* **Data supplied**

┌──

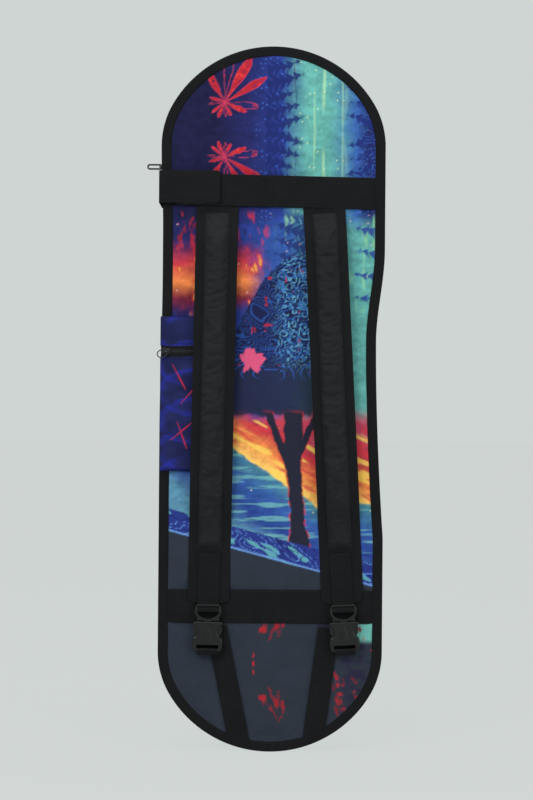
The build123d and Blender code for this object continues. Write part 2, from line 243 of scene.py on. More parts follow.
def brush_leaves(colours, x, y, at, reach, count, seed):
    """A loose cluster of dark red brush strokes."""
    rng = np.random.default_rng(seed)
    warp = 2.5 * layered_noise(x / 8, y / 8, seed)
    patchy = layered_noise(x / 5, y / 5, seed + 1)
    for _ in range(count):
        start = np.array(at) + rng.uniform(-1, 1, 2) * reach
        angle, length = rng.uniform(50, 130), rng.uniform(14, 26)
        inner, _ = petal(x + warp, y - warp, start, angle, length, rng.uniform(1.0, 2.4))
        colours = lay(colours, inner * smooth(-0.3, 0.25, patchy) * 0.85, (rng.uniform(120, 200), 34, 44))
    return colours


def pine(colours, x, y, at, height, lean, rgb):
    """A pine bough drawn in loose strokes: a stem with drooping fingers."""
    c, s = math.cos(math.radians(lean)), math.sin(math.radians(lean))
    bend = 3 * layered_noise(x / 15, y / 15, 33)
    along = (x - at[0]) * c + (y - at[1]) * s + bend
    across = -(x - at[0]) * s + (y - at[1]) * c + bend
    rough = layered_noise(x / 3, y / 3, 31) * 2.2
    tip = np.clip(1 - along / height, 0, 1)
    finger = np.abs(((along + np.abs(across) * 0.8) / 8) % 1 - 0.5) * 2
    reach = height * 0.34 * tip**0.7 * (0.15 + 0.85 * finger)
    mask = smooth(1.2, -1.2, np.abs(across) + rough - reach) * (along > -6) * (tip > 0)
    return lay(colours, mask * 0.9, rgb)


def streaks(colours, x, y, window, rgb, spacing, strength, seed):
    """Upright shafts of light or thin trunks."""
    shafts = layered_noise(x / spacing, y / (spacing * 12), seed, 3)
    return lay(colours, smooth(0.2, 0.5, shafts) * window * strength, rgb)


def contours(x, y, scale, count, thin, seed):
    """Curling lines at even levels of a noise field, as a mask."""
    level = layered_noise(x / scale, y / scale, seed, 2) * count
    return smooth(thin, thin * 0.3, np.abs(level - np.round(level)))


def sparkles(colours, x, y, window, rgb, cell, share, seed):
    """Small round lights scattered one to a cell."""
    rng = np.random.default_rng(seed)
    at, on = rng.random((2, 64, 64)), rng.random((64, 64)) < share
    i, j = (np.floor(x / cell).astype(int) % 64), (np.floor(y / cell).astype(int) % 64)
    dx = (x / cell) % 1 - 0.2 - 0.6 * at[0, i, j]
    dy = (y / cell) % 1 - 0.2 - 0.6 * at[1, i, j]
    glow = smooth(1.3 / cell, 0.3 / cell, np.hypot(dx, dy)) * on[i, j]
    return lay(colours, glow * window * 0.8, rgb)


def forest(colours, x, y):
    """The upper scene: pine boughs, light shafts and red leaves, mirrored about one height."""
    high = smooth(196, 222, y)
    ym = MIRROR_UP + np.abs(y - MIRROR_UP)
    clearing = smooth(20, 36, x) * smooth(92, 78, x)
    trees = streaks(colours, x, ym, smooth(-20, 0, x) * smooth(40, 25, x), (26, 34, 96), 4, 0.7, 71)
    trees = streaks(trees, x, ym, clearing, (176, 222, 170), 6, 0.5, 73)
    glimmer = smooth(-30, -10, x) * smooth(30, 10, x)
    trees = sparkles(trees, x, ym, glimmer, (70, 120, 220), 6, 0.5, 9)
    for k in range(5):
        up = MIRROR_UP + 4 + 17 * k
        trees = pine(trees, x, ym, (-2, up), 40 - 5 * (k % 3), 18, (28, 40, 102))
        trees = pine(trees, x, ym, (122, up + 5), 36 - 5 * (k % 2), 164, (30, 44, 112))
    trees = lay(trees, contours(x, ym, 26, 7, 0.09, 47) * smooth(92, 100, x) * 0.6, (70, 120, 205))
    trees = sparkles(trees, x, ym, clearing, (220, 240, 170), 9, 0.3, 5)
    trees = leaf_fan(trees, x, ym, (-59, 352), 62, 3)
    return colours * (1 - high[:, None]) + trees * high[:, None]


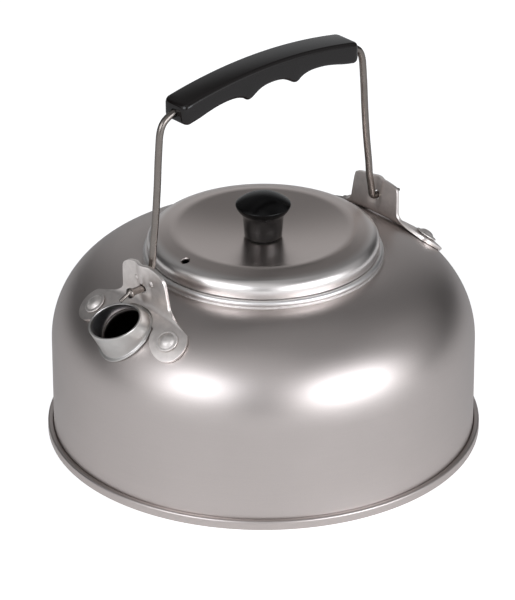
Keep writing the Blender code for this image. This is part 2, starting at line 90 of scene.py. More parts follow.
class Signal:
    """A number that varies over a surface: a node's output that takes part in Python sums."""

    def __init__(self, graph: "Graph", socket: bpy.types.NodeSocket) -> None:
        """Wraps an output socket of a graph."""
        self.graph = graph
        self.socket = socket

    def _math(self, operation: str, first: Fed, second: Fed = 0.0) -> "Signal":
        """Adds a Math node for one operation and returns its result."""
        made = self.graph.node("ShaderNodeMath", {"operation": operation}, {0: first, 1: second})
        return Signal(self.graph, made.outputs[0])

    def __add__(self, other: Fed) -> "Signal":
        """Sum."""
        return self._math("ADD", self, other)

    __radd__ = __add__

    def __sub__(self, other: Fed) -> "Signal":
        """Difference."""
        return self._math("SUBTRACT", self, other)

    def __rsub__(self, other: Fed) -> "Signal":
        """Difference, with this signal taken away."""
        return self._math("SUBTRACT", other, self)

    def __mul__(self, other: Fed) -> "Signal":
        """Product."""
        return self._math("MULTIPLY", self, other)

    __rmul__ = __mul__

    def __truediv__(self, other: Fed) -> "Signal":
        """Quotient."""
        return self._math("DIVIDE", self, other)

    def __rtruediv__(self, other: Fed) -> "Signal":
        """Quotient, with this signal as the divisor."""
        return self._math("DIVIDE", other, self)

    def __pow__(self, other: Fed) -> "Signal":
        """Power."""
        return self._math("POWER", self, other)

    def ease(self, low: float, high: float) -> "Signal":
        """A smooth step from 0 at low to 1 at high."""
        made = self.graph.node(
            "ShaderNodeMapRange",
            {"interpolation_type": "SMOOTHSTEP"},
            {"Value": self, "From Min": low, "From Max": high},
        )
        return Signal(self.graph, made.outputs[0])


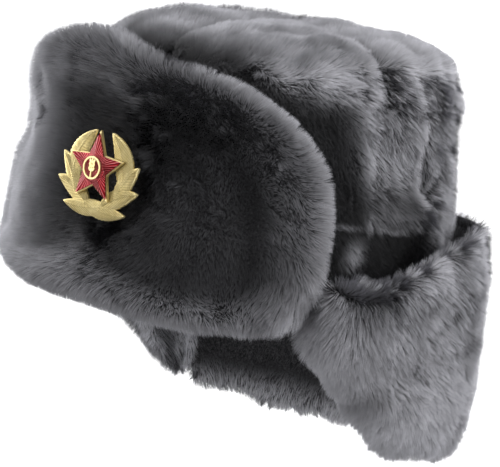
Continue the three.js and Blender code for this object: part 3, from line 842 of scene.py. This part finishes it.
# How much deeper the inner side is sunk inside the crown, and the heights over which that begins
INNER_SINK = 5
INNER_SINK_HEIGHTS = (-4, 8)
# The neck flap's lower edge: the heights over which it drops, how far, and how much further at one seam
NECK_EDGE = {"heights": (-66, -90), "drop": 1, "seam_drop": 3, "seam_angle": -131, "seam_half_angle": 6}
# Rounded shoulders over the seams: half angle, heights, and the way in and down
SKIRT_SHOULDER = {"half_angle": 16, "heights": (8, 30), "inward": 3, "down": 4}
# Share of the normal across the skirt's wall, from its outer to its inner side
INNER_NORMALS = (-0.1, -0.6)
# Front edges of the ear flaps: height, and the left and the right flap's angle there
EAR_FRONT_EDGES = [
    (-95, 110, 122),
    (-86, 100, 115),
    (-73, 90, 106),
    (-57, 77.5, 96),
    (-50, 72.5, 90),
    (-39, 66.5, 79),
    (-22, 61, 64),
]
# Strip of painted light on the inner side along the front edge, in degrees, and along the lower edge, in
# heights
LIT_STRIP = (60, 30)
LIT_HEM = (-74, -98)
# Soft spots of painted light and shade on the ear and neck flaps, in the same columns as the crown's spots
SKIRT_PAINTED_LIGHT = [
    (118, 7, -22, 11, -0.38),
    (78, 5, -48, 13, -0.3),
    (74, 5, -22, 12, -0.18),
    (105, 4, 30, 6, -0.2),
    (72, 10, 3, 12, -0.2),
    (105, 20, -74, 16, 0.2),
    (-116, 14, -60, 20, 0.4),
]


def sink_skirt(body, name):
    """Sinks the skin to the hairs' roots, but not at the seams, and fills the joint."""
    height = body.points[:, 2]
    round_share = dot(body.normals, round_direction(body.points))
    near_seam = np.abs(np.abs(around(body.points)) - SKIRT_SEAM_ANGLE) < 4
    at_seam = near_seam & (np.abs(round_share) > 0.7) & (height > SKIRT_SEAM_END)
    inner = smooth_between(*INNER_NORMALS, dot(body.normals, level_out(body.points)))
    swell = noise(body.points, 26, 71) * 2 + noise(body.points, 12, 75) * 1.2
    inner_sink = INNER_SINK * inner * smooth_between(*INNER_SINK_HEIGHTS, height)
    joint = spot(body.points, *JOINT_FORM) * (1 - inner) * smooth_between(0.75, 0.25, body.normals[:, 2])
    press = np.where(at_seam, 0, SKIRT_HAIR["sink"] - swell + inner_sink - JOINT_RISE * joint)
    if name == "ear_flap_right":
        press = press * (1 - smooth_between(0.5, 0.9, round_share))
    body.outward(-press)


def lower_neck_edge(body):
    """Lets the neck flap's lower edge hang a little lower, most of all beside the far seam."""
    near_seam = hill(around(body.points), NECK_EDGE["seam_angle"], NECK_EDGE["seam_half_angle"])
    drop = NECK_EDGE["drop"] + NECK_EDGE["seam_drop"] * near_seam
    body.move(-UP * (drop * smooth_between(*NECK_EDGE["heights"], body.points[:, 2]))[:, None])


def round_shoulders(body):
    """Draws the skirt's top in and down over its seams."""
    near_seam = hill(np.abs(around(body.points)), SKIRT_SEAM_ANGLE, SKIRT_SHOULDER["half_angle"])
    shoulder = near_seam * smooth_between(*SKIRT_SHOULDER["heights"], body.points[:, 2])
    way_in = level_out(body.points) * SKIRT_SHOULDER["inward"] + UP * SKIRT_SHOULDER["down"]
    body.move(-way_in * shoulder[:, None])


def skirt_density(name):
    """Fewer hairs on the inner side, except on the right ear flap, whose inner side shows."""

    def density(middle, normal):
        inner = 1 if name == "ear_flap_right" else 0.3 + 0.7 * smooth_between(-70, -90, middle[:, 2])
        return np.where(dot(normal, level_out(middle)) > -0.2, 1, inner)

    return density


def lit_edge(name, roots):
    """1 along the lower edge and the front edge, the strips of the skirt's inner side that are painted light.
    """
    strip = 0
    if name != "neck_flap":
        heights, left_angles, right_angles = zip(*EAR_FRONT_EDGES)
        front_edge = np.interp(roots[:, 2], heights, left_angles if name.endswith("left") else right_angles)
        strip = smooth_between(*LIT_STRIP, np.abs(around(roots)) - front_edge)
    return np.maximum(smooth_between(*LIT_HEM, roots[:, 2]), strip)


def skirt_places(name, roots, normals):
    """How much each root lies in each kind of place: 0 to 1, and for the seam also down to -1."""
    angle = around(roots)
    inner = smooth_between(*INNER_NORMALS, dot(normals, level_out(roots)))
    edge = lit_edge(name, roots)
    towards_seam = np.sign(SKIRT_SEAM_ANGLE - np.abs(angle)) * np.sign(angle)
    at_seam = hill(np.abs(angle), SKIRT_SEAM_ANGLE, 4) * (roots[:, 2] > SKIRT_SEAM_END) * (1 - inner)
    return {
        # Painted light along the inner side's edges
        "inner_edge": edge * inner,
        # Painted shade over the rest of the inner side
        "shelter": inner * (1 - edge),
        "joint": spot(roots, *JOINT_HAIRS),
        "seam": towards_seam * at_seam,
        "crest": smooth_between(0.3, 0.9, normals[:, 2]),
        # Painted light on the low outer part
        "low": smooth_between(-30, -90, roots[:, 2]) * (1 - inner),
    }


def skirt_comb(roots, place):
    """Down, out over the crest, across the seams so that they close, and forward at the joint."""
    crest = place["crest"]
    comb = level_out(roots) * crest[:, None] - UP
    comb = comb + noise_vectors(roots, 26, 73) * 0.5
    comb = comb + noise_vectors(roots, 7, 79) * (0.25 + 0.4 * crest)[:, None]
    comb = comb - (round_direction(roots) * 1.2 + UP * 0.8) * place["joint"][:, None]
    return comb + round_direction(roots) * 1.6 * place["seam"][:, None]


def skirt_fur(name, count):
    body = Body(name)
    sink_skirt(body, name)
    if name == "neck_flap":
        lower_neck_edge(body)
    round_shoulders(body)
    roots, normals = body.scatter(skirt_density(name), count)
    place = skirt_places(name, roots, normals)
    lean = SKIRT_HAIR["lean"] + 4 * noise(roots, 20, 83) + 6 * noise(roots, 8, 87)
    lean = lean + 12 * place["joint"] - 12 * place["crest"] + 14 * place["inner_edge"]
    length = SKIRT_HAIR["length"] + 0.9 * noise(roots, 14, 89)
    length = length - 3 * place["shelter"] - 1.5 * place["inner_edge"] + 4 * place["joint"]
    mottle = 0.12 * noise(roots, 18, 97) + 0.06 * noise(roots, 8, 99)
    tone = SKIRT_HAIR["tone"] + mottle + 0.65 * place["inner_edge"] + 0.16 * place["low"]
    tone = (tone + patches(roots, SKIRT_PAINTED_LIGHT)) * (1 - 0.96 * place["shelter"])
    comb = skirt_comb(roots, place)
    dress(body, name, grow(body, name, roots, normals, comb, lean, length, tone, SKIRT_HAIR["ruffle"]))


crown_fur("crown_front_left", 80000)
crown_fur("crown_back_left", 110000, FINE_VOXEL)
crown_fur("crown_front_right", 60000)
crown_fur("crown_back_right", 80000)
flap_fur("front_flap", 160000)
skirt_fur("ear_flap_left", 120000)
skirt_fur("ear_flap_right", 80000)
skirt_fur("neck_flap", 90000)


# Badge

# Leaves of the wreath on the wearer's left, in the badge's plane: root, tip, half width and bow
WREATH_LEAVES = [
    ((16.4, -7.4), (4.8, 19.4), 5.9, -4.0),
    ((12.4, -14.0), (25.0, 5.9), 4.6, 1.4),
    ((3.6, -17.6), (26.4, -6.6), 4.8, 1.2),
    ((-8.0, -16.2), (20.6, -18.4), 4.3, -1.6),
]
# A leaf's mesh: its ends along the stem, its steps along and across, and the back's coarser stride
LEAF_ENDS = (0.015, 0.985)
LEAF_STEPS = 160
LEAF_ACROSS = 28
BACK_STRIDE = (10, 4)
# Its relief: heights, pitches, the veins' slant and the teeth's depth as a share
LEAF_EDGE_HEIGHT = 0.8
LEAF_DOME_HEIGHT = 0.95
RIB_HEIGHT = 0.25
RIB_HALF_WIDTH = 0.35
VEIN_PITCH = 1.1
VEIN_SLANT = 1.1
VEIN_HEIGHT = 0.22
TOOTH_PITCH = 2.1
TOOTH_DEPTH = 0.08
LAYER_STEP = 0.12


def badge_axes():
    """The badge's right, up and out."""
    turn = math.radians(BADGE_ANGLE)
    right = np.array([math.cos(turn), math.sin(turn), 0])
    out = np.array([math.sin(turn), -math.cos(turn), 0])
    return right, UP, out


def leaf_sheets(leaf, layer, mirror):
    """One leaf's veined front, back and edge, as grids of points and of how deep each lies in a vein."""
    root, tip, half_width, bow = leaf
    root = np.array(root)
    stem = np.array(tip) - root
    length = np.linalg.norm(stem)
    side = np.array([-stem[1], stem[0]]) / length
    share = np.linspace(*LEAF_ENDS, LEAF_STEPS + 1)[:, None]
    across = np.linspace(-1, 1, LEAF_ACROSS + 1)[None, :]
    tooth = 1 - TOOTH_DEPTH * (share * length / TOOTH_PITCH % 1)
    wide = half_width * np.sin(np.pi * share**0.8) ** 0.75 * tooth
    along = np.broadcast_to(share, (LEAF_STEPS + 1, LEAF_ACROSS + 1))
    aside = bow * 4 * share * (1 - share) + across * wide
    flat = root + stem * along[..., None] + side * aside[..., None]
    out_from_rib = np.abs(across)
    vein = np.cos(2 * np.pi * (share * length - out_from_rib * wide * VEIN_SLANT) / VEIN_PITCH)
    dome = (1 - out_from_rib**3) * np.minimum(wide / 2, 1)
    rib = RIB_HEIGHT * hill(across * wide, 0, RIB_HALF_WIDTH)
    height = LEAF_EDGE_HEIGHT + LEAF_DOME_HEIGHT * dome + rib
    veined = np.minimum(wide / 2, 1) * (1 - out_from_rib**6)
    height = height + VEIN_HEIGHT * vein * veined + layer
    groove = ((1 - vein) / 2) ** 2 * veined
    front = np.dstack([mirror * flat[..., 0], flat[..., 1], height])
    back = front[:: BACK_STRIDE[0], :: BACK_STRIDE[1]] * (1, 1, 0)
    rim = np.concatenate([front[:, 0], front[-1, :], front[::-1, -1], front[0, ::-1]])
    edge = np.stack([rim * (1, 1, 0), rim], axis=1)
    return [(front, groove), (back[:, ::-1], np.zeros(back.shape[:2])), (edge, np.zeros(edge.shape[:2]))]


def sheet_faces(rows, columns, start):
    """The quads between a grid's points, which are numbered from start."""
    corner = np.arange(start, start + rows * columns).reshape(rows, columns)
    first, second, third, fourth = corner[:-1, :-1], corner[1:, :-1], corner[1:, 1:], corner[:-1, 1:]
    return np.stack([first, second, third, fourth], axis=-1).reshape(-1, 4)


def wreath():
    """The leaves as one finely veined mesh in the place of the CAD wreath."""
    points = []
    grooves = []
    faces = []
    count = 0
    for number, leaf in enumerate(WREATH_LEAVES):
        for mirror in (1, -1):
            for sheet, groove in leaf_sheets(leaf, LAYER_STEP * (number + 0.5 * (mirror > 0)), mirror):
                rows, columns = sheet.shape[:2]
                quads = sheet_faces(rows, columns, count)
                faces.extend((quads if mirror == 1 else quads[:, ::-1]).tolist())
                points.append(sheet.reshape(-1, 3))
                grooves.append(groove.ravel())
                count += rows * columns
    right, up, out = badge_axes()
    points = np.concatenate(points)
    seat = out * BADGE_SEAT + up * BADGE_HEIGHT
    placed = (seat + points @ np.stack([right, up, out])) * MM
    mesh = bpy.data.meshes.new("badge_leaves")
    mesh.from_pydata(placed.tolist(), [], faces)
    shade_smooth(mesh)
    mesh.attributes.new("groove", "FLOAT", "POINT").data.foreach_set("value", np.concatenate(grooves))
    mesh.materials.append(GOLD)
    leaves = add_object("badge_leaves", mesh)
    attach(leaves, "root")
    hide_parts("badge_wreath")


wreath()
for part in ("badge_wreath", "badge_star", "badge_device", "badge_post"):
    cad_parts[part].material_slots[0].material = GOLD
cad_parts["badge_enamel"].material_slots[0].material = ENAMEL


# Stage, lights and camera

# Lights: name, azimuth, elevation, distance and size in metres, power in watts
LIGHTS = [
    ("key", 70, 74, 1.6, 1.6, 38),
    ("left_rim", -76, 14, 1.6, 2.2, 40),
    ("badge_card", -38, -4, 1.3, 1.4, 4.5),
    ("right_side", 124, 14, 1.8, 1.6, 26),
    ("front_fill", 60, 0, 2.2, 1.6, 4),
    ("under_fill", 48, -32, 0.7, 0.5, 1.7),
]


def stage():
    """A pale floor that curves up into a backdrop behind the hat."""
    floor_height = -0.42
    turn = 1.2
    steps = 24
    near = -2.5
    far = 3.2
    wide = 6
    top = 4
    profile = [(near, floor_height), (far - turn, floor_height)]
    for step in range(1, steps + 1):
        angle = math.pi / 2 * step / steps
        profile.append((far - turn + turn * math.sin(angle), floor_height + turn * (1 - math.cos(angle))))
    profile.append((far, top))
    azimuth = math.radians(CAMERA["azimuth"])
    forward = Vector((-math.sin(azimuth), math.cos(azimuth), 0))
    right = Vector((math.cos(azimuth), math.sin(azimuth), 0))
    points = []
    for away, height in profile:
        for side in (-wide, wide):
            points.append(forward * away + right * side + Vector((0, 0, height)))
    faces = [(2 * row, 2 * row + 1, 2 * row + 3, 2 * row + 2) for row in range(len(profile) - 1)]
    mesh = bpy.data.meshes.new("floor")
    mesh.from_pydata(points, [], faces)
    shade_smooth(mesh)
    floor = add_object("floor", mesh)
    material, nodes, links, shader = node_material("pale_floor")
    shader.inputs["Base Color"].default_value = (0.86, 0.86, 0.87, 1)
    shader.inputs["Roughness"].default_value = 0.9
    shader.inputs["Emission Color"].default_value = (1, 1, 1, 1)
    shader.inputs["Emission Strength"].default_value = 1
    mesh.materials.append(material)
    floor.visible_diffuse = False
    floor.visible_glossy = False


def facing(target, distance, azimuth, elevation, roll):
    """The placement of a camera or light that faces the target from a distance."""
    a, e, r = (math.radians(angle) for angle in (azimuth, elevation, roll))
    back = Vector((math.sin(a) * math.cos(e), -math.cos(a) * math.cos(e), math.sin(e)))
    right = Vector((math.cos(a), math.sin(a), 0))
    up = back.cross(right)
    axes = (right * math.cos(r) - up * math.sin(r), right * math.sin(r) + up * math.cos(r), back)
    return Matrix.Translation(Vector(target) + back * distance) @ Matrix(axes).transposed().to_4x4()


def area_light(name, azimuth, elevation, distance, size, power):
    """A white round light that faces the middle of the hat."""
    data = bpy.data.lights.new(name, "AREA")
    data.shape = "DISK"
    data.size = size
    data.energy = power
    add_object(name, data).matrix_world = facing((0, 0, 0), distance, azimuth, elevation, 0)


def camera():
    data = bpy.data.cameras.new("camera")
    data.lens = CAMERA["lens"]
    data.sensor_width = 36
    data.clip_end = 50
    viewer = add_object("camera", data)
    angles = (CAMERA["azimuth"], CAMERA["elevation"], CAMERA["roll"])
    viewer.matrix_world = facing(CAMERA["target"], CAMERA["distance"], *angles)
    bpy.context.scene.camera = viewer


stage()
camera()
for light in LIGHTS:
    area_light(*light)
world = bpy.data.worlds.new("studio")
world.use_nodes = True
background = world.node_tree.nodes["Background"]
background.inputs["Color"].default_value = (1, 1, 1, 1)
background.inputs["Strength"].default_value = 0.24
bpy.context.scene.world = world
bpy.context.scene.view_settings.view_transform = "Standard"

└──

Output the lines of the records above exactly as they appear, from the line containing "Keep writing the" through the line containing "number that varies".

* **Final answer**
Keep writing the Blender code for this image. This is part 2, starting at line 90 of scene.py. More parts follow.
class Signal:
    """A number that varies over a surface: a node's output that takes part in Python sums."""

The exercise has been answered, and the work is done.